A reivindicação por mais verbas contra enchentes já causou desconforto até dentro da Prefeitura. Neste mês, Doria demitiu Paulo Cahim, prefeito regional da Casa Verde/Cachoeirinha, após ele ter reclamado publicamente da falta de recursos para limpar um piscinão.

Deslizamento

A Vila Silvia Teles, no Itaim Paulista, zona leste, é um daqueles bairros em que, quando se pergunta sobre enchentes, os moradores normalmente apontam para a cintura ou mesmo para o peito, ao explicar o nível a que a água chegou na última estação chuvosa. É um bairro por onde o Córrego Lajeado passa em seu caminho até o Rio Tietê.

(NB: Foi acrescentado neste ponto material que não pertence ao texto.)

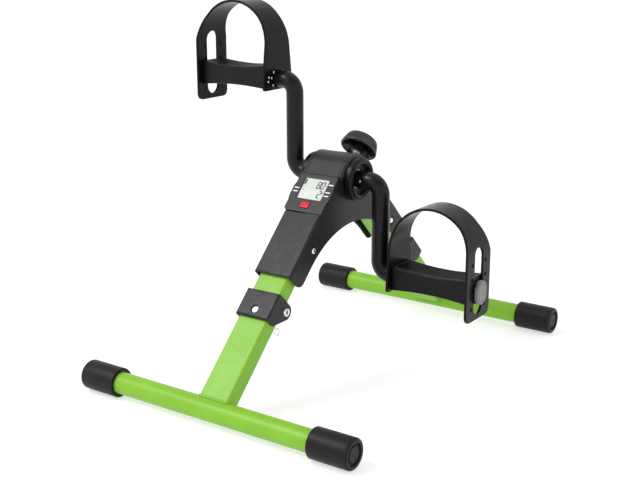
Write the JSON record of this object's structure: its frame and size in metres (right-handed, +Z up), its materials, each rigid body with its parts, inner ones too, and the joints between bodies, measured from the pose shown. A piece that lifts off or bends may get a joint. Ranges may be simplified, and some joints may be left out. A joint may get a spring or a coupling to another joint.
{
  "type": "pedal exerciser",
  "caption": "Folding floor-standing pedal exerciser: T-shaped legs under an arched saddle with a strapped pedal crank, tension knob and small meter.",
  "frame": {"origin": "on the floor, midway between the four foot caps and straight below the middle of the crank axle", "axes": "+X runs across the machine to the user's right, along the axle and the foot tubes; +Y runs from the user's side, with the meter, to the knob's side; +Z is up"},
  "size_m": [0.3974, 0.5144, 0.437],
  "materials": {
    "black_steel": "satin black powder coat",
    "black_plastic": "satin moulded",
    "black_gloss": "smooth semi-gloss",
    "grey_plastic": "satin moulded",
    "green_paint": "gloss powder coat",
    "rubber": "matt moulded",
    "chrome": "bright plated",
    "steel": "turned",
    "white_nylon": "moulded nylon",
    "red_plastic": "semi-gloss",
    "clear": "clear acrylic",
    "display": "reflective liquid crystal panel",
    "board_green": "solder mask"
  },
  "bodies": {
    "frame": {"saddle_frame": "black_steel", "top_cover": "black_plastic", "front_stub": "green_paint", "rear_stub": "green_paint", "front_bracket": "black_steel", "rear_bracket": "black_steel", "front_frame_rivet": "chrome", "rear_frame_rivet": "chrome", "front_pivot_rivet": "chrome", "rear_pivot_rivet": "chrome", "left_bush": "white_nylon", "right_bush": "white_nylon", "left_hub_cap": "black_plastic", "right_hub_cap": "black_plastic", "meter_case": "black_plastic", "meter_lens": "clear", "lcd_panel": "display", "meter_board": "board_green", "meter_battery": "steel", "meter_back": "black_plastic", "reed_sensor": "black_plastic", "sensor_lead": "rubber", "brake_guide": "steel", "tension_nut": "chrome"},
    "crank": {"crank_axle": "steel", "brake_drum": "steel", "trip_magnet": "steel", "left_crank": "black_gloss", "right_crank": "black_gloss", "left_crank_pin": "chrome", "right_crank_pin": "chrome", "left_pedal_spindle": "steel", "right_pedal_spindle": "steel", "left_spindle_clip": "steel", "right_spindle_clip": "steel"},
    "left_pedal": {"left_pedal_body": "black_plastic", "left_pedal_bush": "white_nylon", "left_pedal_strap": "black_gloss", "left_pedal_end_cap": "grey_plastic"},
    "right_pedal": {"right_pedal_body": "black_plastic", "right_pedal_bush": "white_nylon", "right_pedal_strap": "black_gloss", "right_pedal_end_cap": "grey_plastic"},
    "brake_shoe": {"brake_shoe": "white_nylon"},
    "knob": {"tension_rod": "chrome", "tension_knob": "black_plastic"},
    "meter_button": {"meter_button": "red_plastic"},
    "front_leg": {"front_leg": "green_paint", "front_foot_tube": "green_paint", "front_left_foot_cap": "rubber", "front_right_foot_cap": "rubber"},
    "rear_leg": {"rear_leg": "green_paint", "rear_foot_tube": "green_paint", "rear_left_foot_cap": "rubber", "rear_right_foot_cap": "rubber"},
    "front_lock_pin": {"front_lock_pin": "chrome"},
    "rear_lock_pin": {"rear_lock_pin": "chrome"}
  },
  "joints": [
    {"name": "crank_spin", "type": "hinge", "parent": "frame", "child": "crank", "pos_m": [0, 0, 0.234], "axis": [1, 0, 0], "continuous": true},
    {"name": "left_pedal_spin", "type": "hinge", "parent": "crank", "child": "left_pedal", "pos_m": [-0.14, 0, 0.344], "axis": [1, 0, 0], "continuous": true},
    {"name": "right_pedal_spin", "type": "hinge", "parent": "crank", "child": "right_pedal", "pos_m": [0.14, 0, 0.124], "axis": [1, 0, 0], "continuous": true},
    {"name": "shoe_slide", "type": "slide", "parent": "frame", "child": "brake_shoe", "axis": [0, -0.7071, -0.7071], "range_m": [-0.0025, 0.00125]},
    {"name": "knob_turn", "type": "hinge", "parent": "brake_shoe", "child": "knob", "pos_m": [0, 0.04523, 0.25877], "axis": [0, -0.7071, -0.7071], "range_deg": [-720, 360]},
    {"name": "button_press", "type": "slide", "parent": "frame", "child": "meter_button", "axis": [0, 0.7071, -0.7071], "range_m": [0, 0.001], "stiffness_N_per_m": 400, "springref_m": -0.001},
    {"name": "front_leg_fold", "type": "hinge", "parent": "frame", "child": "front_leg", "pos_m": [0, -0.13432, 0.10392], "axis": [1, 0, 0], "range_deg": [0, 105]},
    {"name": "rear_leg_fold", "type": "hinge", "parent": "frame", "child": "rear_leg", "pos_m": [0, 0.13432, 0.10392], "axis": [-1, 0, 0], "range_deg": [0, 105]},
    {"name": "front_pin_pull", "type": "slide", "parent": "front_leg", "child": "front_lock_pin", "axis": [0, 0.7071, -0.7071], "range_m": [0, 0.005], "stiffness_N_per_m": 1500, "springref_m": -0.003},
    {"name": "rear_pin_pull", "type": "slide", "parent": "rear_leg", "child": "rear_lock_pin", "axis": [0, -0.7071, -0.7071], "range_m": [0, 0.005], "stiffness_N_per_m": 1500, "springref_m": -0.003}
  ],
  "couplings": [
    {"joint": "shoe_slide", "follows": "knob_turn", "m_per_rad": 0.00019894}
  ]
}
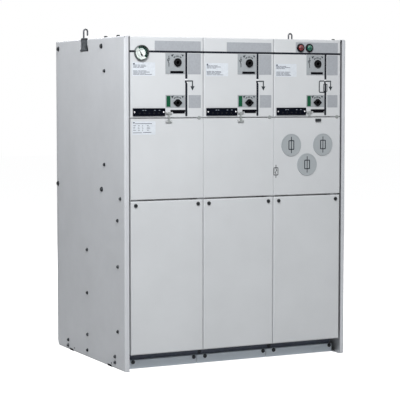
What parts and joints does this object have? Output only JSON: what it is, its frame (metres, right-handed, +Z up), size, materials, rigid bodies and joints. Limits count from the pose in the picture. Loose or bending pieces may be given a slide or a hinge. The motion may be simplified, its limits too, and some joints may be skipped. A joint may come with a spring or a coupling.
{
  "type": "ring main unit",
  "caption": "Floor-standing ring main unit: a folded-sheet cabinet with switch controls, lift-off cable covers, a gauge and lifting hooks.",
  "frame": {"origin": "middle of the footprint, on the floor", "axes": "+X right seen from the front, -Y out of the front, +Z up"},
  "size_m": [1.0354, 0.777, 1.381],
  "materials": {
    "stainless_sheet": "fine brushed stainless sheet",
    "galvanised_sheet": "light grey painted, satin",
    "grey_paint": "light grey powder coat, fine orange peel",
    "grey_plate": "mid grey, matte",
    "black_plastic": "black, moulded",
    "green_flag": "green, satin",
    "gauge_rim": "dark grey-green rim",
    "gauge_dial": "white dial",
    "clear_glass": "clear",
    "red_plastic": "red, glossy",
    "green_plastic": "green, glossy",
    "grey_metal": "grey, satin",
    "hook_steel": "dark zinc plated bar",
    "black_rubber": "black rubber"
  },
  "bodies": {
    "unit": {"gas_tank": "stainless_sheet", "base_frame": "galvanised_sheet", "front_uprights": "galvanised_sheet", "tank_carriers": "galvanised_sheet", "floor_plate": "galvanised_sheet", "plinth_fronts": "galvanised_sheet", "left_side_cover": "grey_paint", "right_side_cover": "grey_paint", "roof_cover": "grey_paint", "rear_cover": "grey_paint", "upper_cover_1": "grey_paint", "upper_cover_2": "grey_paint", "upper_cover_3": "grey_paint", "mid_cover_1": "grey_paint", "mid_cover_2": "grey_paint", "mid_cover_3": "grey_paint", "cable_cover_1": "grey_paint", "cable_cover_2": "grey_paint", "cable_cover_3": "grey_paint", "switch_plate_1": "grey_plate", "switch_plate_2": "grey_plate", "switch_plate_3": "grey_plate", "earthing_plate_1": "grey_plate", "earthing_plate_2": "grey_plate", "earthing_plate_3": "grey_plate", "lock_sliders": "black_plastic", "position_flags": "green_flag", "voltage_panels": "black_plastic", "gauge_body": "gauge_rim", "gauge_dial": "gauge_dial", "gauge_needle": "black_plastic", "gauge_glass": "clear_glass", "button_bezels": "black_plastic", "interlock_latches": "grey_metal", "cover_locks": "black_plastic", "fuse_discs": "grey_metal", "left_hook": "hook_steel", "right_hook": "hook_steel", "left_boot": "black_rubber", "right_boot": "black_rubber"},
    "switch_shaft_1": {"switch_shaft_1": "black_plastic"},
    "earthing_shaft_1": {"earthing_shaft_1": "black_plastic"},
    "switch_shaft_2": {"switch_shaft_2": "black_plastic"},
    "earthing_shaft_2": {"earthing_shaft_2": "black_plastic"},
    "switch_shaft_3": {"switch_shaft_3": "black_plastic"},
    "earthing_shaft_3": {"earthing_shaft_3": "black_plastic"},
    "red_button": {"red_button": "red_plastic"},
    "green_button": {"green_button": "green_plastic"}
  },
  "joints": [
    {"name": "switch_turn_1", "type": "hinge", "parent": "unit", "child": "switch_shaft_1", "pos_m": [-0.279, -0.3825, 1.233], "axis": [0, 1, 0], "range_deg": [-45, 45]},
    {"name": "earthing_turn_1", "type": "hinge", "parent": "unit", "child": "earthing_shaft_1", "pos_m": [-0.279, -0.3825, 1.072], "axis": [0, 1, 0], "range_deg": [-45, 45]},
    {"name": "switch_turn_2", "type": "hinge", "parent": "unit", "child": "switch_shaft_2", "pos_m": [0.046, -0.3825, 1.233], "axis": [0, 1, 0], "range_deg": [-45, 45]},
    {"name": "earthing_turn_2", "type": "hinge", "parent": "unit", "child": "earthing_shaft_2", "pos_m": [0.046, -0.3825, 1.072], "axis": [0, 1, 0], "range_deg": [-45, 45]},
    {"name": "switch_turn_3", "type": "hinge", "parent": "unit", "child": "switch_shaft_3", "pos_m": [0.371, -0.3825, 1.233], "axis": [0, 1, 0], "range_deg": [-45, 45]},
    {"name": "earthing_turn_3", "type": "hinge", "parent": "unit", "child": "earthing_shaft_3", "pos_m": [0.371, -0.3825, 1.072], "axis": [0, 1, 0], "range_deg": [-45, 45]},
    {"name": "red_push", "type": "slide", "parent": "unit", "child": "red_button", "axis": [0, 1, 0], "range_m": [0, 0.006], "stiffness_N_per_m": 400},
    {"name": "green_push", "type": "slide", "parent": "unit", "child": "green_button", "axis": [0, 1, 0], "range_m": [0, 0.006], "stiffness_N_per_m": 400}
  ]
}
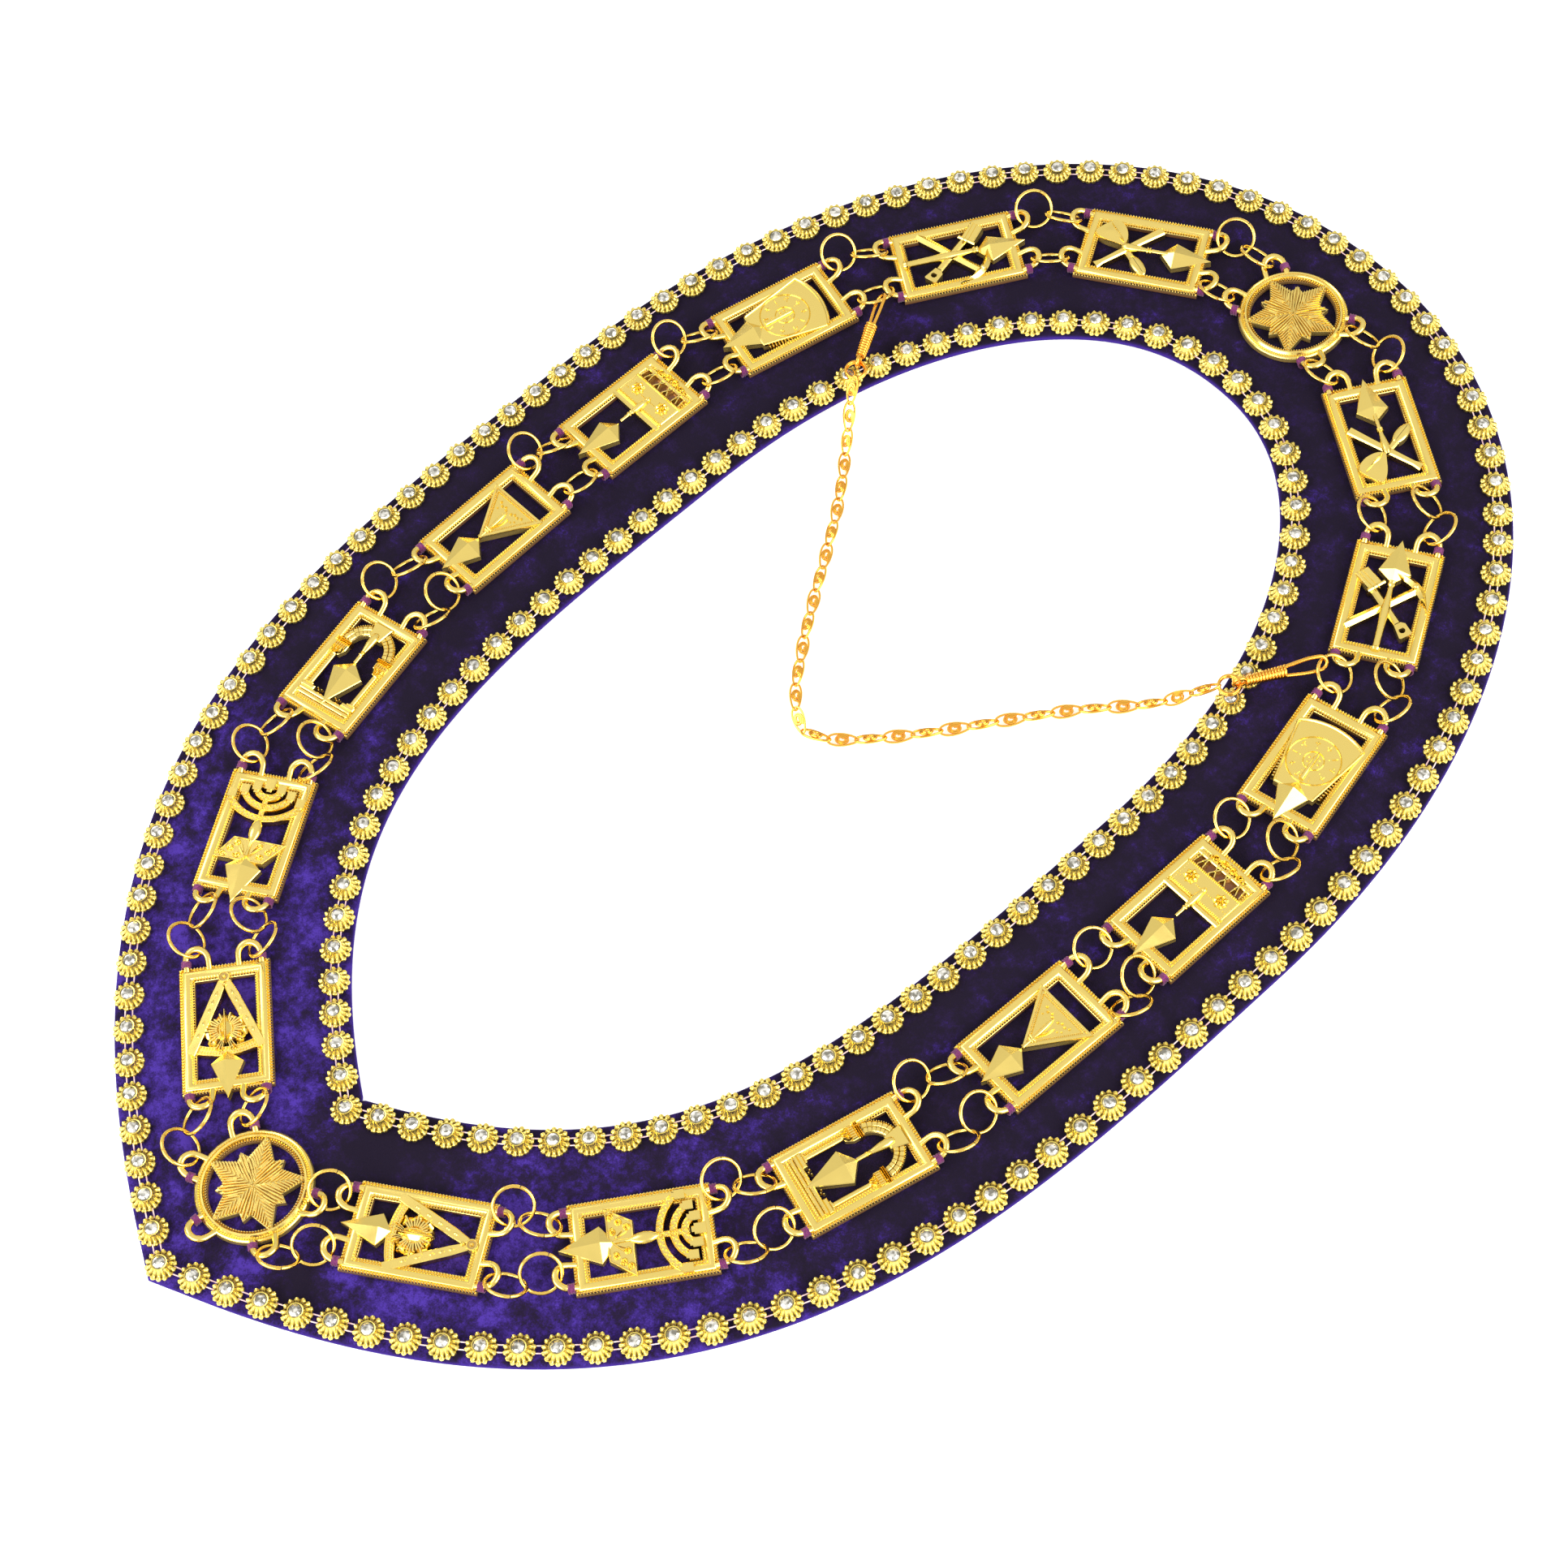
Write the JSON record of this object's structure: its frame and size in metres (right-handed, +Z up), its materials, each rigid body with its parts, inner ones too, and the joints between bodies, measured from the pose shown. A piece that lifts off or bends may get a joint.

Ali, os temores habituais com relação às chuvas estão maiores neste ano, por causa da falta de manutenção do córrego e da demora nas obras para controle das enchentes.

"Meu pai, à noite, está saindo de casa para dormir com a gente, com medo de a margem (do Lajeado) desmoronar e levar a casa dele. A casa fica vazia", conta a professora Luciene Vieira, de 46 anos.

O medo de desmoronamento é causado por uma obra de contenção das margens iniciada neste ano e que ainda não acabou. A sujeira e o mato alto já são motivos de queixas. Além disso, os moradores dizem que a obra, feita em só uma das margens, acabou por fazer a margem oposta ceder, chegando à porta das casas.

"Começou a entrar máquina, mexer em terra, e a margem do outro lado começou a desmoronar", afirma o gari Claudinei Aparecido da Silva, de 38 anos, que vive com a família na margem do córrego. "Quando chover forte, e tiver correnteza, a margem vai embora", diz.

A erosão da margem é um problema de décadas. A professora Luciene diz que sua família fez no ano passado, por conta própria, um muro de proteção para evitar uma tragédia. Gastaram R$ 4 mil com material de construção. O muro agora está embaixo da água.

Segundo a Prefeitura Regional de Itaim Paulista, houve dois solapamentos de terra durante a obra, um no dia 17 e outro no dia 19 deste mês. Por meio de nota oficial, a gestão do prefeito João Doria (PSDB) informou que o serviço ainda deve durar mais quatro meses. "Além disso, o local recebe limpeza mecânica três vezes ao ano, ou de acordo com a demanda", disse a Prefeitura. As informações são do jornal O Estado de S. Paulo.